- Born: Stephen Harold Capen February 28, 1946 Cambridge, Massachusetts, US
- Died: September 12, 2005 (aged 59) Plymouth, Massachusetts, US
- Spouse: Susan Wu
- Children: 6
- Career
- Station(s): WAAB KFRC KMEL KSAN (AM) KSAN (FM) KSFX (FM) KYLD KSOL WBZ (AM) WFFG (FM) KVON KVYN KFOG
- Style: DJ Comedian
- Previous show: Futurist Radio Hour

= Stephen Capen =

American DJ (1946–2005)

Stephen Harold Capen (February 28, 1946 – September 12, 2005) was an American announcer and disc jockey whose humor found favor with audiences in several major cities but particularly in the San Francisco Bay Area. In the mid-1960s, he began his radio career in Caribou, Maine.

==Biography==

===Early life and education===
Capen, the second of four children, was born in Cambridge, Massachusetts to Hobart Ashley Capen and Mary Capen (née Morgan).

===Career===

====1960s and 1970s====
WCSB in Boston, MA (1964).
WFST in Caribou, ME (1965–1966).
WBZA in Glens Falls, NY (1966–1967).
WAAB in Worcester, MA (1967–1968).
WDRC-FM in Hartford, Connecticut (1969).
WCCC in Hartford, Connecticut (1969–1970).
WGLD in Chicago, IL (Afternoons, 1970–1971)
CJOM in Windsor, Ontario (Detroit market) (1970–1972).
WNCR in Cleveland, Ohio (1972–1976).
WCOZ in Boston, Massachusetts (1976–1979).

====1980s====
KSAN-FM in San Francisco, CA in (1980–1981) - (Last year of its pioneering 12-year run as a progressive rock station before it switched to a country format) with long time friend and producer, Hank Rosenfeld.
KSFX (FM) in San Francisco, CA (1981–1982) - "Rock N Stereo" (with Rosie Allen).
KMEL in San Francisco, CA (1984–1985).
WXRK (K-Rock) in New York City, New York (1988–1989) - Hosted the afternoon drive-time slot that had been vacated by Howard Stern when Stern moved to mornings and began national syndication of his show. Meg Griffin (DJ) was also at K-Rock until her move to Sirius Satellite Radio.

====1990s====
Capen resisted the media-merger consolidation of radio stations and developed alternative interests in psychology, photography and travel, writing for publications including San Francisco magazine, The Village Voice, the Pacific Sun, Shambhala Sun, Writer's Digest, and LensWork Quarterly, lecturing at the University of San Francisco and California State University, Hayward, and making pilgrimages to Cuba, China, Greece, and the mountains of Peru. He filed occasional broadcast reports for CBS News Radio and its affiliated network of stations, reported news for KVON/KVYN-FM in Napa, California, and, in his final radio work in July 2004, commentaries from Boston's 2004 Democratic National Convention for CBS all-news affiliate KNX (AM) in Los Angeles, California.

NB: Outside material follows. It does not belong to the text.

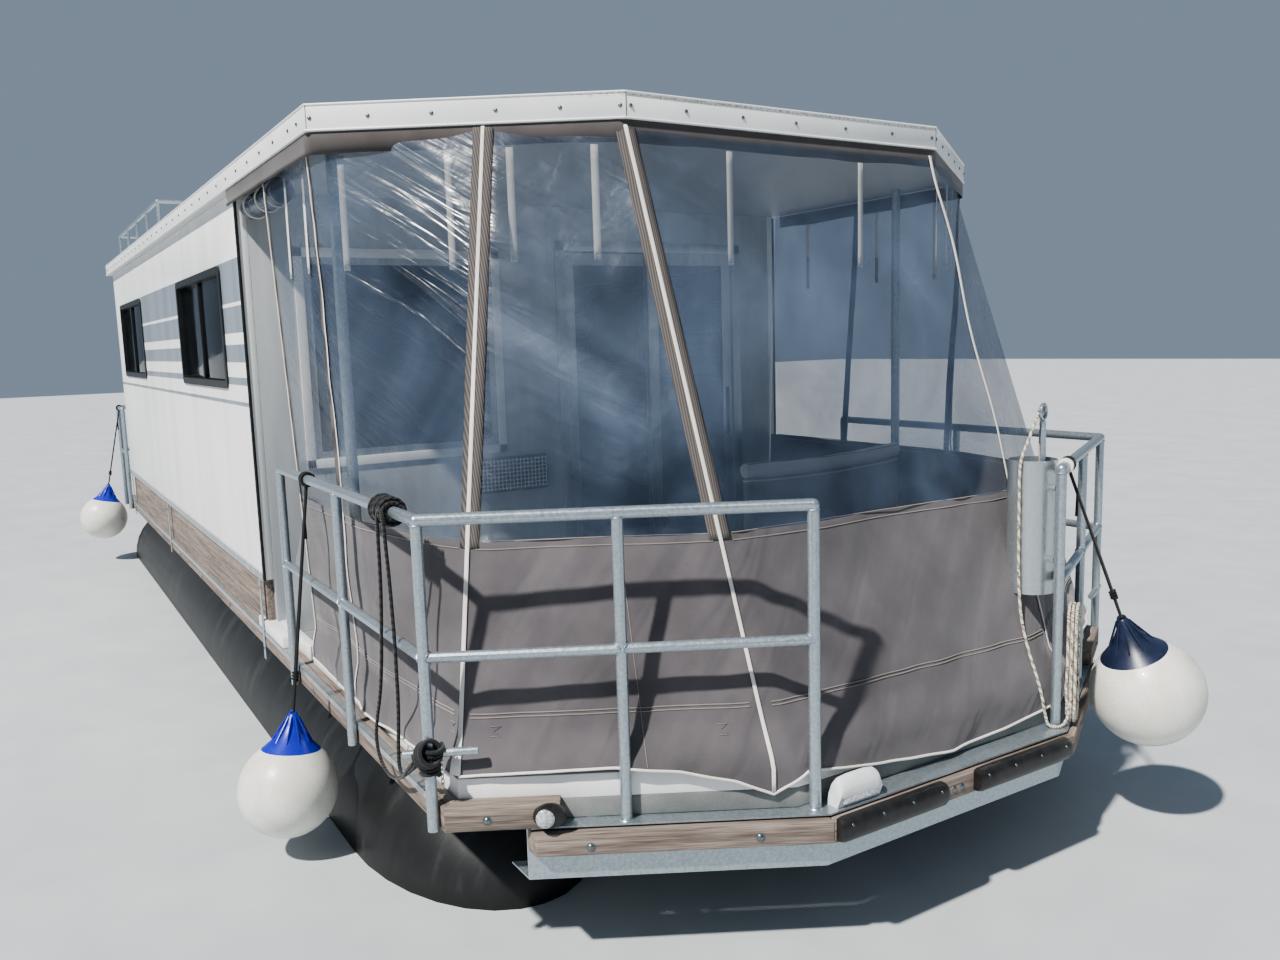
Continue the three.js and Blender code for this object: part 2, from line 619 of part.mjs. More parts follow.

- KFOG in San Francisco, CA (1992 –1993).
- KDBK in San Francisco, CA (1993 –1994).
- KUSF in San Francisco, CA (1993 –1997) - "The Futurist Radio Hour" - Interviews with Alan Arkin, Paulo Coelho, Amanda Plummer, James Hillman, Paul Theroux, China Galland, Isabel Fonseca, Christopher Hitchens and "Jive Radio" with Ben Fong-Torres from 91-95.
- KVON/KVYN-FM in Napa, California (1998-2000).

===Death===
Capen died on September 12, 2005, near Plymouth, Massachusetts, of lung cancer, aged 59.